With a known method such as that shown in FIG. 17, processing involved in allocating a transmission channel must be continuously performed as long as streaming transmission continues, and hence the same channel allocation request must be repeatedly made. When transmission channel allocation processing cannot be performed in this known scheme, streaming transmission is interrupted. When such a scheme is adopted by general wireless LAN systems with a frame structure, channel allocation must be continuously performed in frame units.
In wireless LAN systems, a link between the information sender and the information receiver may become unstable due to the positional relationship between the two apparatuses, the distance between the two apparatuses, and the occurrence of an obstacle, and hence a channel may not be temporarily allocated. In such a case, often times streaming transmission may not be performed. Even when streaming transmission starts, it may be frequently interrupted.

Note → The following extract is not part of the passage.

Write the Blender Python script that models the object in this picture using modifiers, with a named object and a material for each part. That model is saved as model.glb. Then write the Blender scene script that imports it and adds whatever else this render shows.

In FIGS. 17 and 18, examples in which a frame period set by a beacon is constant have been illustrated. As disclosed by PCT International Publication No. WO98/09469, the following problem occurs when a beacon transmission interval (frame period) is variable in order to prevent wireless beacons transmitted from a base station from colliding with one another. Specifically, the frame length changes every time. For example, it is desirable to have a channel of 20 Mbps in order to perform streaming transmission. However, since the frame period is short, it is impossible to allocate a time slot operating at 20 Mbps in one frame. In such a case, data is transmitted in a plurality of frames. If a transmitting terminal and a receiving terminal are not informed of information indicating such regulations, data transmission/reception time can only be determined every time after a beacon is heard. When data is transmitted in a plurality of frames, the receiving terminal needs to perform processing such as temporarily storing the received information in a buffer.